Tired of loosing revenue to iTunes
Last modified on Tuesday, 16 September 2008 08:15
Best Buy has made a move that is certainly going to make people wonder what they were thinking. In an effort to cash in on the music download media shift that is taking place in the industry, Best Buy has moved to purchase Napster.
The Jobs squad is going to be unhappy to see Best Buy go on the attack against iTunes, but the reality is that Best Buy used to make a lot of money selling music and movies, but now a good portion of this revenue is being delivered via digital distribution from iTunes. Best Buy seeks to build a new revenue stream for digital downloads with its ownership of Napster.
In a deal that is valued at about $54 million that should close during the fourth quarter.

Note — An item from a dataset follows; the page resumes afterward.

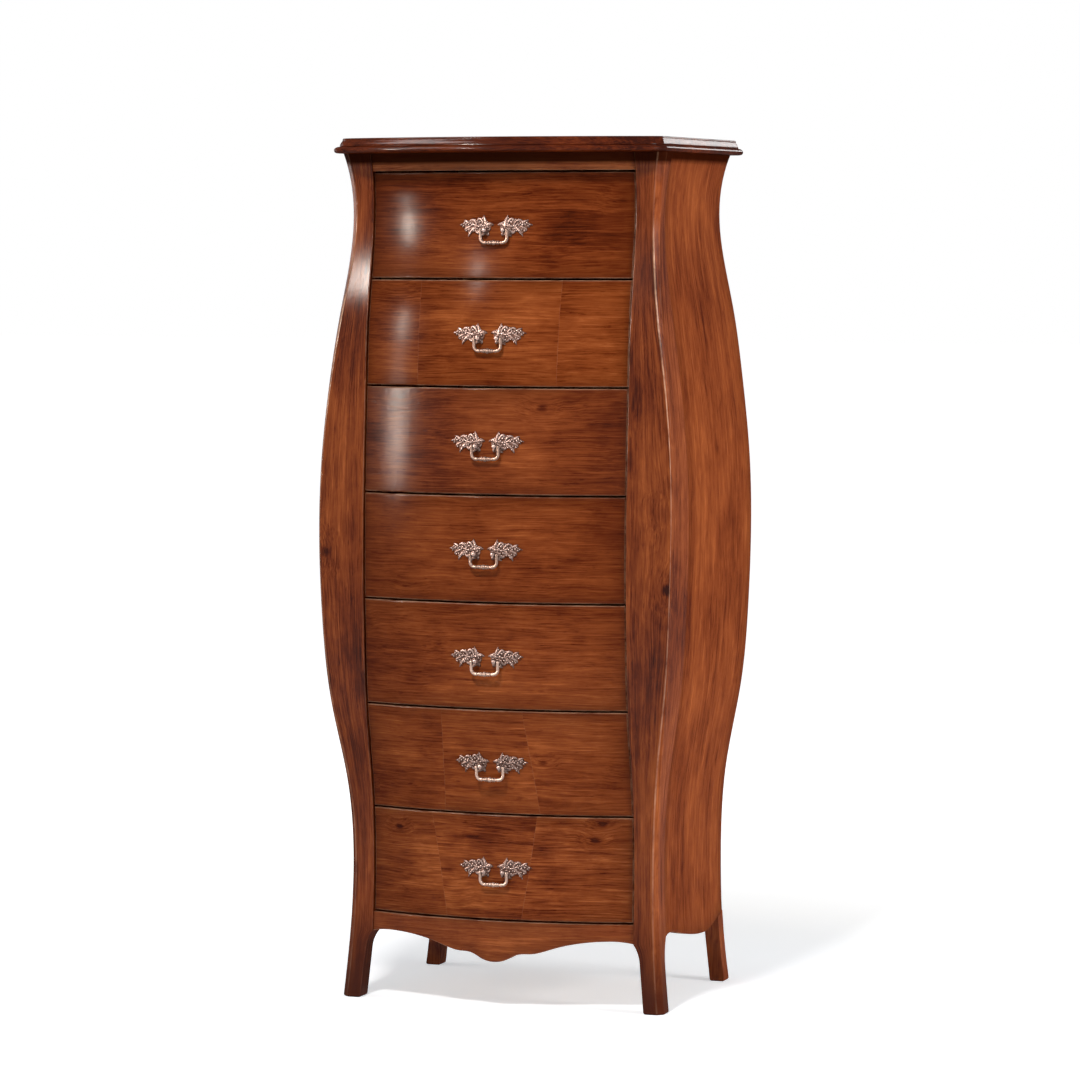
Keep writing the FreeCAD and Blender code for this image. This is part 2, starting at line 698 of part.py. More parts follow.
# ---------------------------------------------------------------- the whole object
def make_case():
    back_panel = between_sides(panel_thickness - back_rabbet, -back_thickness, 0,
                               back_panel_bottom, case_top)
    side_panel = make_side_panel()
    front_post = make_front_post()
    rear_post = make_rear_post(side_panel)
    side_panel = side_panel.cut(back_panel)
    top_screws, screw_holes = make_top_screws()
    back_screws = make_back_screws()
    rear_low = rear_bottom_rail_bottom
    rear_rails = [
        box(-rear_post_inner, rear_post_inner, -back_thickness - rear_rail_thickness,
            -back_thickness, case_top - rear_top_rail_height, case_top),
        box(-rear_post_inner, rear_post_inner, -back_thickness - rear_rail_thickness,
            -back_thickness, rear_low, rear_low + rear_bottom_rail_height)]
    runners = Part.makeCompound([strip for index in range(drawer_count)
                                 for strip in make_runner(index)])
    case = {
        "top_board": make_slab(),
        "top_moulding": make_moulding(),
        "right_side_panel": side_panel,
        "left_side_panel": mirrored(side_panel),
        "front_right_post": front_post,
        "front_left_post": mirrored(front_post),
        "rear_right_post": rear_post,
        "rear_left_post": mirrored(rear_post),
        "back_panel": back_panel,
        "top_rail": between_posts(rail_recess, top_rail_thickness,
                                  opening_top + drawer_gap / 2, case_top),
        "front_apron": make_apron(),
        "rear_rails": Part.makeCompound(rear_rails),
        "bottom_board": make_bottom_board(),
        "glue_blocks": make_glue_blocks(),
        "right_runners": runners,
        "left_runners": mirrored(runners),
    }
    for node in ("top_board", "top_moulding", "top_rail", "rear_rails"):
        for screw in top_screws + screw_holes:
            case[node] = case[node].cut(screw)
    for node in ("back_panel", "rear_right_post", "rear_left_post"):
        for screw in back_screws:
            case[node] = case[node].cut(screw)
    case["top_screws"] = Part.makeCompound(top_screws)
    case["back_screws"] = Part.makeCompound(back_screws)
    return case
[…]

Best Buy will look to reinvent Napster, along with Best Buy’s own digital download efforts, in order to morph the new Napster into something that can compete with iTunes. Napster’s online music store generated only $127.5 million in revenue last year and Best Buy will be looking to improve on that figure.
While no employee changes are planned at this time, we do suspect that we will see some changes as time goes on. Best Buy does have the ability to steer a lot of business in the direction of the Best Buy-owned Napster, and it just might be the kind of connection necessary to compete with the sheer strength that Apple has shown with iTunes in this market space. Only time will tell.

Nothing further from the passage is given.